Multiple high-capacity commercial labs have come online to offer testing over the past week, which should improve surveillance and allocate resources. But a lack of good demographic data about people getting tested for monkeypox has undermined the ability to target vaccination efforts where they will have the greatest impact.

A senior adviser to the CDC who spoke on background because they are not a federal employee said some local health departments are doing a poor job of collecting and relaying this data. 

“We’re asking jurisdictions for this data every day,” the adviser said. 

Mary Foote, a senior medical coordinator at the New York City Department of Health and Mental Hygiene, said on a call with reporters on Thursday that “a lot of health departments in these high-impact areas are overwhelmed.”

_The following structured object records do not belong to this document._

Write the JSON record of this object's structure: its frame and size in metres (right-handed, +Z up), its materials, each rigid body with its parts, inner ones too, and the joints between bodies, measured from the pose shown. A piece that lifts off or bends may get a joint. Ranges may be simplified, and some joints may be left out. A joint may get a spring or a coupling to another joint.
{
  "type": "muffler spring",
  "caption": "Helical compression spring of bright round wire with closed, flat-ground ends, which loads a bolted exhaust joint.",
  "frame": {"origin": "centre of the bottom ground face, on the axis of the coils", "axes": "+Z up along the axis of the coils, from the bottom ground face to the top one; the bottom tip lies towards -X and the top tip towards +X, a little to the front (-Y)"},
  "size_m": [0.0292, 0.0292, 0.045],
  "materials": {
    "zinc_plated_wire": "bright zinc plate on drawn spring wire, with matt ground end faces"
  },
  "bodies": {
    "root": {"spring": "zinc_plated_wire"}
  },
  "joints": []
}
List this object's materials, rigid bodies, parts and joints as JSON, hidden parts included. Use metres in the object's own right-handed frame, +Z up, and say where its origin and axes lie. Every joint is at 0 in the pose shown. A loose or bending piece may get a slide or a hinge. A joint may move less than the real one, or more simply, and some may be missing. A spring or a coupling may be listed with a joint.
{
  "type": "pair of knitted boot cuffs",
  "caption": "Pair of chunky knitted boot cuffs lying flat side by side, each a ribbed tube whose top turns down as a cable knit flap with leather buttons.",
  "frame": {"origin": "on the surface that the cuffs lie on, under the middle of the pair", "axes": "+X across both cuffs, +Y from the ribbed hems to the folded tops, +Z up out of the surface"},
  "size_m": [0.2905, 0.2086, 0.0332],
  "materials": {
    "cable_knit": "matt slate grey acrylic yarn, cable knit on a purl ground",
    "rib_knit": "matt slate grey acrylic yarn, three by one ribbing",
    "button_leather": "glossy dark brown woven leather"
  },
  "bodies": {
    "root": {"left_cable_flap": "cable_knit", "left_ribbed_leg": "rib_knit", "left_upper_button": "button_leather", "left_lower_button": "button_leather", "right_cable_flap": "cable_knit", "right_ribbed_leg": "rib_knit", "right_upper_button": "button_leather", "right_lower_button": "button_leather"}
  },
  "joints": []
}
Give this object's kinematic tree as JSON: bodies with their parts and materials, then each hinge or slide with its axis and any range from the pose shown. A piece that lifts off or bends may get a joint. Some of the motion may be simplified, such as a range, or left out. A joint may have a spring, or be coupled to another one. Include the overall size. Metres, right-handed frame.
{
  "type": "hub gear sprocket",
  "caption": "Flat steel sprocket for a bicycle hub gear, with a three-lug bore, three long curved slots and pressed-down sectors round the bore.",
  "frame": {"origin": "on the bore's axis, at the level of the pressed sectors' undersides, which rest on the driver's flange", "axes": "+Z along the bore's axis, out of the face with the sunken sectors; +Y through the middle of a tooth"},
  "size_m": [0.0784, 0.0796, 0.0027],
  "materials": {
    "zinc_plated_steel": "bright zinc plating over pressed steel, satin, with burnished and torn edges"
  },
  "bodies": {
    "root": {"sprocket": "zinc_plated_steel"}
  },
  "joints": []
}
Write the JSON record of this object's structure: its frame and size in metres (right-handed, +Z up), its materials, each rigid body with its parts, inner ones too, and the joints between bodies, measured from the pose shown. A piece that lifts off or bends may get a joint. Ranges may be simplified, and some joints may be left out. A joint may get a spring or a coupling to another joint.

“We’re all suffering from staffing shortages to really be able to clean the data and report out on it,” she added.

Technical issues hindered online appointments in New York City

Then there are the many glitches and challenges that come with booking online appointments.

Cheng, the urologist who lives in Hoboken, finally got his monkeypox vaccine in New York on Wednesday, since New Jersey is still only vaccinating people with known exposure to monkeypox. But on Tuesday when he tried to reserve a slot, the city’s scheduling tool kept crashing or freezing. Cheng reloaded the website on his lunch break and between patients, eventually nabbing an appointment in Harlem. But that meant he would need to take a bus to the subway after work. And his partner wasn’t so lucky.

“My partner never got to a point where he could see an appointment slot,” Cheng said. 

New York’s health department said the site delivered error messages due to overwhelming traffic. Other technical glitches allowed some people to make appointments prematurely last week and prevented others from scheduling vaccinations.

“We apologize for the frustration caused and are working to build stable appointment infrastructure as we roll out more appointments,” the department told NBC News.

Jeff, a New Yorker who asked that his last name not be used to avoid stigma, said he felt like he’d won the lottery when he secured an appointment in Harlem last week. But he ended up waiting in line for nearly an hour and a half: “I figured I’d go into the building and be in and out in 15 minutes, but when I arrived, there was a very long line of men waiting outside.”